Ne nous arrêtons pas à cet étrange accouplement de noms où figure celui de M. Villemain, qu’on ne s’attendait guère à voir en cette affaire. Cherchons seulement la cause de cette abolition générale des consciences politiques, et voyons dans quel dessein, favorable pour eux et pour lui-même, M. Guizot a traité tous ces hommes éminens d’une façon si peu flatteuse. Et il ne faut pas s’y tromper, les paroles de M. Guizot vont loin. Personne ne sait mieux que lui, qu’aux termes de l’école, un principe posé, il est permis d’en déduire toutes les conséquences. Or, ce que dit M. Guizot de la question d’Espagne et de la réforme électorale, on peut le dire d’autres questions moins importantes, et il serait même permis de prêter à M. Guizot cette pensée, que M. Thiers ne tient pas à la conservation de l’amortissement qu’il annonce vouloir défendre ; que M. Barrot ne tient pas à l’abolir, comme il en a exprimé souvent le vœu ; que M. Duchâtel serait bien fâché qu’on le prît au mot sur son projet de conversion, lui qui a combattu si long-temps la conversion ; enfin, que personne ne se soucie d’être appelé, en rien, à répondre de la pratique de ses discours.

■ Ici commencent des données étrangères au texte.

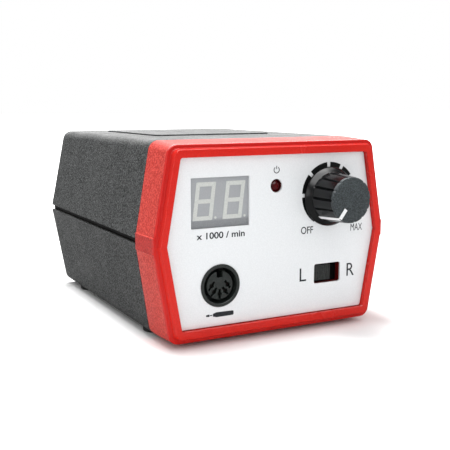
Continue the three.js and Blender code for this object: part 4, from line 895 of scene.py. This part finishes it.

En pâlissant ainsi les opinions les plus diverses, les plus contradictoires, il est évident que M. Guizot a voulu les réunir dans une même teinte bien vague, où il serait impossible de les démêler. C’est un nuage, un manteau, jeté sur la coalition. Là-dessous chacun s’agitera à sa manière, et personne n’y verra rien. Là derrière, M. de Broglie et M. Thiers pourront différer à l’aise sur l’intervention en Espagne, M. Duchâtel et M. Barrot sur les lois de septembre, sur la conversion, sur l’amortissement, sur les chemins de fer par l’état ou par les compagnies, sur les sociétés en commandite ; il n’y aura plus de doctrinaires ni de tiers-parti, ni d’extrême gauche ; il n’y aura plus que des partisans de mesures politiques, qu’ils seraient désolés de voir s’accomplir, et des hommes d’état pénétrés de principes dont l’application actuelle leur semblerait funeste. Après cela, osez donc blâmer le ministère de s’opposer à la conversion des rentes par raison d’inopportunité, vous qui proclamez l’inopportunité de votre système tout entier et de vos convictions les plus intimes !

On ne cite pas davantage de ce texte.